→ Instructions to follow: Your answer should be one number: how many lines of the data include the string "json"?

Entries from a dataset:
================
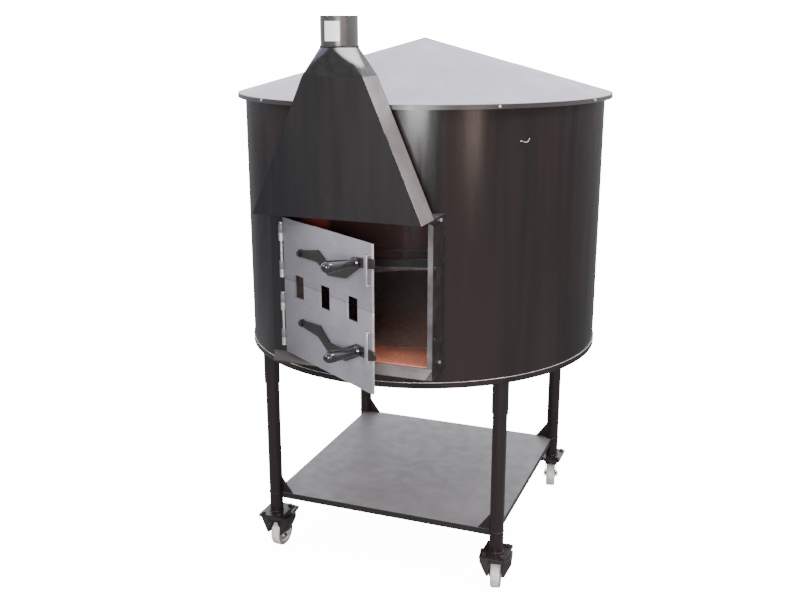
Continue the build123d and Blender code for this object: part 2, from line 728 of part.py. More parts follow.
def make_caster_plates():
    places = [(x, y) for x, y, heading, braked in CASTERS.values()]
    with BuildPart() as caster_plates:
        with BuildSketch(Plane.XY.offset(CASTER_H - PLATE_T)):
            for x, y in places:
                with Locations((x, y)):
                    Rectangle(PLATE_X, PLATE_Y)
            for x, y in places:
                with Locations((x, y)):
                    Circle(KING_PIN_R + RUNNING_GAP, mode=Mode.SUBTRACT)
                    with GridLocations(PLATE_BOLT_X, PLATE_BOLT_Y, 2, 2):
                        Circle(4.2, mode=Mode.SUBTRACT)
        extrude(amount=PLATE_T)
    finish(caster_plates.part, "caster_plates")

    shank_low = CASTER_H - PLATE_T - 7
    foot_top = CASTER_H + FOOT_PLATE_T
    with BuildPart() as caster_bolts:
        for x, y in places:
            for radius, sides, low, high in (
                (4.0, 0, shank_low, foot_top),
                (7.0, 6, foot_top, foot_top + 5.5),
                (7.0, 6, shank_low + 1, CASTER_H - PLATE_T),
            ):
                with BuildSketch(Plane.XY.offset(low)):
                    with Locations((x, y)):
                        with GridLocations(PLATE_BOLT_X, PLATE_BOLT_Y, 2, 2):
                            if sides:
                                RegularPolygon(radius, sides)
                            else:
                                Circle(radius)
                extrude(amount=high - low)
    finish(caster_bolts.part, "caster_bolts")


def caster_plane(x, y, heading):
    """X along the trail, Y across the wheel, Z up, with its origin on the floor under the king pin."""
    trail_dir = (cos(radians(heading)), sin(radians(heading)), 0)
    return Plane(origin=(x, y, 0), x_dir=trail_dir, z_dir=(0, 0, 1))


def make_fork(name, base, braked):
    """Two side plates under a crown, with a turntable and king pin; braked forks add cheeks and a pedal pin."""
    side_plane = Plane(origin=base.origin, x_dir=base.x_dir, z_dir=-base.y_dir)
    across_plane = Plane(origin=base.from_local_coords(Vector(-20, 0, 0)), x_dir=base.y_dir, z_dir=base.x_dir)
    crown_top = FORK_CROWN_Z + 4
    inner = FORK_INNER + FORK_T
    pieces = []
    for side in (-1, 1):
        with BuildPart() as side_plate:
            with BuildSketch(side_plane.offset(-side * FORK_INNER)):
                with BuildLine():
                    Polyline(
                        (-26, FORK_CROWN_Z), (46, FORK_CROWN_Z), (TRAIL + 13, WHEEL_R), (TRAIL - 13, WHEEL_R),
                        (-26, FORK_CROWN_Z - 10), close=True,
                    )
                make_face()
                with Locations((TRAIL, WHEEL_R)):
                    Circle(13)
                if braked:
                    with Locations((PEDAL_PIN[0] - 3, PEDAL_PIN[1] + 1 - 4)):
                        Rectangle(14, 13)
                    with Locations(PEDAL_PIN):
                        Circle(PEDAL_PIN_R, mode=Mode.SUBTRACT)
                with Locations((TRAIL, WHEEL_R)):
                    Circle(AXLE_R, mode=Mode.SUBTRACT)
            extrude(amount=-side * FORK_T)
        pieces.append(side_plate.part)
    with BuildPart() as crown:
        with BuildSketch(base.offset(FORK_CROWN_Z)):
            with Locations((10, 0)):
                Rectangle(72, 2 * inner)
        extrude(amount=crown_top - FORK_CROWN_Z)
    with BuildPart() as turntable:
        with BuildSketch(base.offset(crown_top)):
            Circle(28)
        extrude(amount=CASTER_H - PLATE_T - 0.4 - crown_top)
        with BuildSketch(base.offset(CASTER_H - PLATE_T - 0.4)):
            Circle(KING_PIN_R)
        extrude(amount=PLATE_T)
    pieces += [crown.part, turntable.part]
    if braked:
        for side in (-1, 1):
            with BuildPart() as cheek:
                with BuildSketch(across_plane):
                    with BuildLine():
                        Polyline(
                            (side * inner, CHEEK_TOP_Z), (side * CHEEK_HALF, CHEEK_TOP_Z),
                            (side * (CHEEK_HALF - 1), CHEEK_TOP_Z - 16), (side * (inner + 7), WHEEL_R + 11),
                            (side * inner, WHEEL_R + 11), close=True,
                        )
                    make_face()
                extrude(amount=58)
            pieces.append(cheek.part)
        with BuildPart() as pedal_pin:
            with BuildSketch(side_plane.offset(-inner)):
                with Locations(PEDAL_PIN):
                    Circle(PEDAL_PIN_R)
            extrude(amount=2 * inner)
        pieces.append(pedal_pin.part)
    finish(welded(*pieces), f"fork_{name}")


def make_wheel(name, base):
    """A wheel with a rounded tread and recessed sides, and its axle bolt."""
    side_plane = Plane(origin=base.from_local_coords((TRAIL, 0, WHEEL_R)), x_dir=base.x_dir, z_dir=-base.y_dir)
    half = WHEEL_W / 2
    profile_plane = Plane(origin=side_plane.origin, x_dir=-side_plane.z_dir, z_dir=base.x_dir)
    with BuildPart() as wheel:
        with BuildSketch(profile_plane):
            with BuildLine():
                Polyline(
                    (-half, WHEEL_R - 4), (-half + 4, WHEEL_R), (half - 4, WHEEL_R), (half, WHEEL_R - 4),
                    (half, WHEEL_R - 14), (half - 6, WHEEL_R - 17), (half - 6, 17), (FORK_INNER - 0.5, 14),
                    (FORK_INNER - 0.5, AXLE_R + RUNNING_GAP), (0.5 - FORK_INNER, AXLE_R + RUNNING_GAP),
                    (0.5 - FORK_INNER, 14), (6 - half, 17), (6 - half, WHEEL_R - 17), (-half, WHEEL_R - 14),
                    close=True,
                )
            make_face()
        revolve(axis=Axis(side_plane.origin, base.y_dir))
    finish(wheel.part, f"wheel_{name}")

    outer = FORK_INNER + FORK_T
    with BuildPart() as axle:
        with BuildSketch(side_plane.offset(-outer)):
            Circle(AXLE_R)
        extrude(amount=2 * outer + 7)
        with BuildSketch(side_plane.offset(-outer - 5)):
            RegularPolygon(9, 6)
        extrude(amount=5)
        with BuildSketch(side_plane.offset(outer)):
            RegularPolygon(9, 6)
        extrude(amount=5)
    finish(axle.part, f"axle_{name}")


def make_pedal(name, base):
    """The foot pedal over the back of a braked wheel, turning on a pin across the fork."""
    side_plane = Plane(origin=base.origin, x_dir=base.x_dir, z_dir=-base.y_dir)
    pin_x, pin_z = PEDAL_PIN
    barrel_half = FORK_INNER - 0.5
    toe = [
        (pin_x + 18, pin_z + 2.5), (94, pin_z + 10), (98, pin_z + 6), (93, pin_z + 2),
        (pin_x + 20, pin_z - 4.5),
    ]
    with BuildPart() as pedal:
        with BuildSketch(side_plane.offset(-barrel_half)):
            with BuildLine():
                Polyline((pin_x, pin_z + 4), *toe, (pin_x, pin_z - 4), close=True)
            make_face()
            with Locations(PEDAL_PIN):
                Circle(4)
                Circle(PEDAL_PIN_R + RUNNING_GAP, mode=Mode.SUBTRACT)
        extrude(amount=2 * barrel_half)
        with BuildSketch(side_plane.offset(-24)):
            with BuildLine():
                Polyline(*toe, close=True)
            make_face()
        extrude(amount=48)
    finish(pedal.part, f"pedal_{name}")


def make_casters():
    make_caster_plates()
    for name, (x, y, heading, braked) in CASTERS.items():
        base = caster_plane(x, y, heading)
        make_fork(name, base, braked)
        make_wheel(name, base)
        if braked:
            make_pedal(name, base)


make_drum()
make_chamber()
make_mouth_lining()
make_mouth_tiles()
make_frame()
make_frame_knuckles()
make_keepers()
make_hood()
make_flue()
make_hood_tabs()
make_frame_bolts()
make_leaf("lower_leaf", LEAF_BASE_Z, SPLIT_Z - SPLIT_GAP / 2, LOWER_KNUCKLES_Z)
make_leaf("upper_leaf", SPLIT_Z + SPLIT_GAP / 2, LEAF_TOP_Z, UPPER_KNUCKLES_Z)
make_latch("lower", LOWER_PIVOT_Z, LOWER_LEVER_ANGLE)
make_latch("upper", UPPER_PIVOT_Z, UPPER_LEVER_ANGLE)
make_stand()
make_casters()
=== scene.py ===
import json
from math import cos, pi, radians, sin

import bmesh
import bpy
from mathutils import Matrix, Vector, noise
from mathutils.bvhtree import BVHTree


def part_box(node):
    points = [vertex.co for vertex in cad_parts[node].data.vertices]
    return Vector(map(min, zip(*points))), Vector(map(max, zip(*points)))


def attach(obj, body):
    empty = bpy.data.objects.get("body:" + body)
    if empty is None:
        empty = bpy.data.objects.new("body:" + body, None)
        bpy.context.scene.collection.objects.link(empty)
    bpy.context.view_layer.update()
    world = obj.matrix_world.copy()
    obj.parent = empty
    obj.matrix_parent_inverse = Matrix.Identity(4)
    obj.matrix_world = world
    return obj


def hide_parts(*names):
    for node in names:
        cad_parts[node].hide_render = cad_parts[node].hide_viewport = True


# Looks for a wheeled wood fired oven. Metres, in the CAD part's own frame: +Z up, the door faces -Y.

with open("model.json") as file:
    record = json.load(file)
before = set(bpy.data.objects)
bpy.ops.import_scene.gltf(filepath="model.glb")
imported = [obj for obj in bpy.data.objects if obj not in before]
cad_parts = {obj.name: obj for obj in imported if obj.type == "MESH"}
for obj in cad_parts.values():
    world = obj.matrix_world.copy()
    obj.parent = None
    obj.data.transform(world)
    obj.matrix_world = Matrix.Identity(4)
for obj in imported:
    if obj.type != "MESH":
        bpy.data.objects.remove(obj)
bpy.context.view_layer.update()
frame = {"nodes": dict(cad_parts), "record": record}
NODES = frame["nodes"]
BODIES = frame["record"]["behaviour"]["bodies"]
BODY_OF = {node: body for body, members in BODIES.items() for node in members}
SLOT_OF = {part["node"]: part["material_slot"] for part in frame["record"]["subparts"]}


# ---------------------------------------------------------------- places taken from the frame

drum_low, drum_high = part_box("drum_shell")
AXIS_Y = (drum_low.y + drum_high.y) / 2
DRUM_R = (drum_high.x - drum_low.x) / 2
lid_low, lid_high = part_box("lid")
LID_R = (lid_high.x - lid_low.x) / 2
LID_RISE = 0.162
collar_low, collar_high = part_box("flue_collar")
COLLAR_R = (collar_high.x - collar_low.x) / 2
COLLAR_Y = (collar_low.y + collar_high.y) / 2
hood_low, hood_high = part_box("hood_front")
frame_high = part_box("jamb_right")[1]
mouth_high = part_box("mouth_lining")[1]


def on_circle(radius, degrees, z, centre_y=AXIS_Y):
    return Vector((radius * cos(radians(degrees)), centre_y + radius * sin(radians(degrees)), z))


# ---------------------------------------------------------------- material helpers

class Recipe:
    """One node material under construction, with the few node patterns that every finish here uses."""

    def __init__(self, name):
        self.material = bpy.data.materials.new(name)
        self.material.use_nodes = True
        self.tree = self.material.node_tree
        self.shader = self.tree.nodes["Principled BSDF"]
        self.position = self.add("ShaderNodeTexCoord").outputs["Object"]
        self.height = None

    def add(self, kind, **values):
        node = self.tree.nodes.new(kind)
        for key, value in values.items():
            setattr(node, key, value)
        return node

    def join(self, source, target):
        self.tree.links.new(source, target)

    def stretched(self, scale):
        mapping = self.add("ShaderNodeMapping")
        mapping.inputs["Scale"].default_value = scale
        self.join(self.position, mapping.inputs["Vector"])
        return mapping.outputs["Vector"]

    def noise(self, scale, detail=4.0, roughness=0.55, stretch=None):
        node = self.add("ShaderNodeTexNoise")
        node.inputs["Scale"].default_value = scale
        node.inputs["Detail"].default_value = detail
        node.inputs["Roughness"].default_value = roughness
        node.inputs["Distortion"].default_value = 0.0
        self.join(self.stretched(stretch) if stretch else self.position, node.inputs["Vector"])
        return node.outputs["Fac"]

    def between(self, value, low, high, to_low=0.0, to_high=1.0):
        node = self.add("ShaderNodeMapRange")
        node.interpolation_type = "SMOOTHSTEP"
        for key, number in (("From Min", low), ("From Max", high), ("To Min", to_low), ("To Max", to_high)):
            node.inputs[key].default_value = number
        self.join(value, node.inputs["Value"])
        return node.outputs["Result"]

    def math(self, operation, a, b):
        node = self.add("ShaderNodeMath", operation=operation)
        for socket, value in zip(node.inputs, (a, b)):
            if isinstance(value, (int, float)):
                socket.default_value = value
            else:
                self.join(value, socket)
        return node.outputs["Value"]

    def mix(self, factor, a, b):
        node = self.add("ShaderNodeMix", data_type="RGBA")
        for socket, value in ((node.inputs["Factor"], factor), (node.inputs[6], a), (node.inputs[7], b)):
            if isinstance(value, tuple):
                socket.default_value = (*value, 1.0)
            elif isinstance(value, (int, float)):
                socket.default_value = value
            else:
                self.join(value, socket)
        return node.outputs[2]

    def axis(self, name):
        node = self.add("ShaderNodeSeparateXYZ")
        self.join(self.position, node.inputs["Vector"])
        return node.outputs[name]

    def colour(self, value):
        if isinstance(value, tuple):
            self.shader.inputs["Base Color"].default_value = (*value, 1.0)
        else:
            self.join(value, self.shader.inputs["Base Color"])

    def rough(self, value, low, high):
        self.join(self.between(value, 0.3, 0.7, low, high), self.shader.inputs["Roughness"])

    def bump(self, value, distance, strength=1.0):
        node = self.add("ShaderNodeBump")
        node.inputs["Distance"].default_value = distance
        node.inputs["Strength"].default_value = strength
        self.join(value, node.inputs["Height"])
        if self.height:
            self.join(self.height, node.inputs["Normal"])
        self.height = node.outputs["Normal"]
        self.join(self.height, self.shader.inputs["Normal"])

    def set(self, **values):
        for key, value in values.items():
            self.shader.inputs[key.replace("_", " ")].default_value = value
        return self


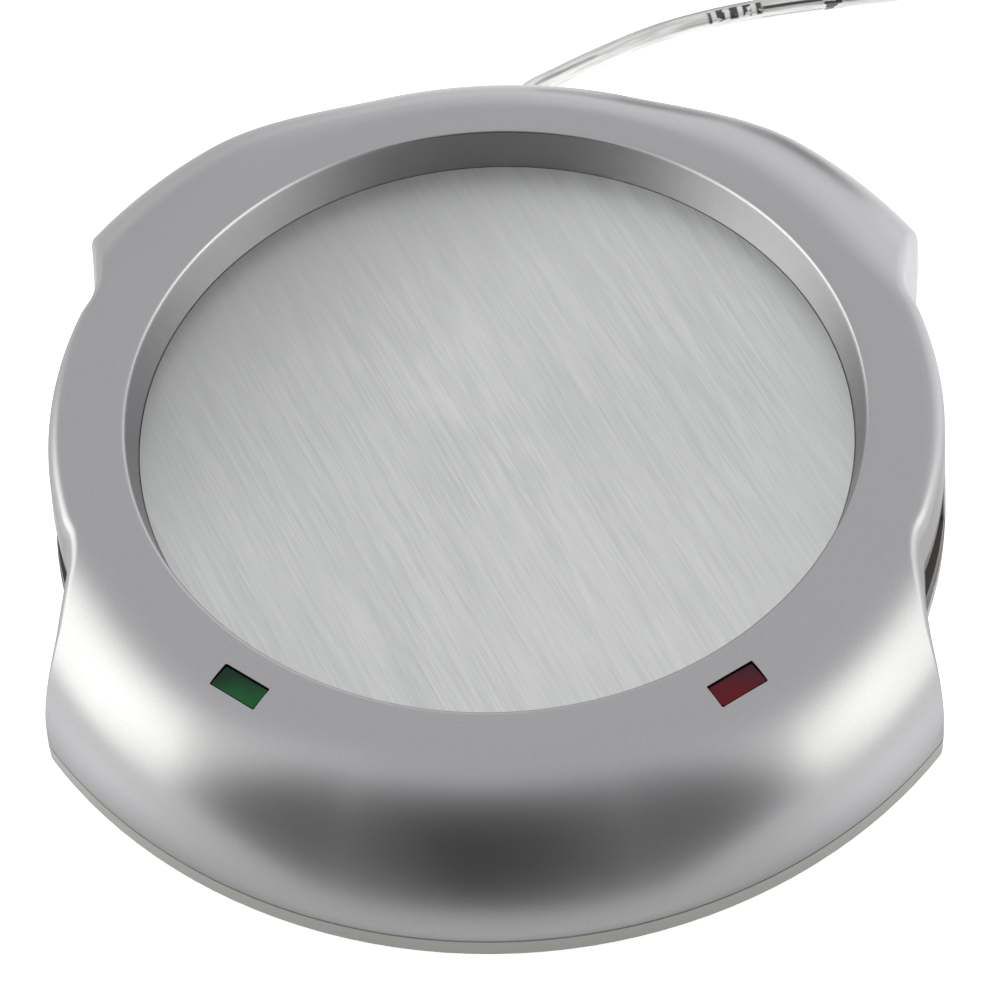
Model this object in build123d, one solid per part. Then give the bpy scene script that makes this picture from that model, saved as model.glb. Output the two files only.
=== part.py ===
from build123d import *
import math
import os

# A desk mug warmer that is also a four-port hub.  A silver ring with a round well for
# the mug carries four swept lobes, and closes on a shallow tray.  Millimetres, +Z up,
# +Y to the rear, origin on the table under the centre of the well.

# ---------------------------------------------------------------- driving dimensions

# Heights, from the table up.
foot_proud = 1.2
base_height = 3.6
cover_height = 19.35
well_depth = 6.05
seam_gap = 0.25

# Plan of the housing at the seam between cover and base.
skirt_radius = 72.5
ring_radius = 61.45
ring_flat_radius = 57.6
end_face_x = 55.8
end_face_angle = 5.2
notch_blend = 0.6
corner_blend = 0.4

# Well for the mug.
well_rim_radius = 50.0
well_foot_radius = 48.7
well_wall = 2.0
rim_round = 0.55

# Flank sections: how the top rolls over, at the middle of the front and at a lobe.
roll_from_radius = 54.5
dip_from = 16.0
dip_to = 38.7
dip_reach = 6.8
lobe_reach = 8.05
dip_handle_in = 1.75
dip_handle_up = 5.85
lobe_handle_in = 0.3
lobe_handle_up = 11.1
ring_side_from = 14.4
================
→ Task output: 3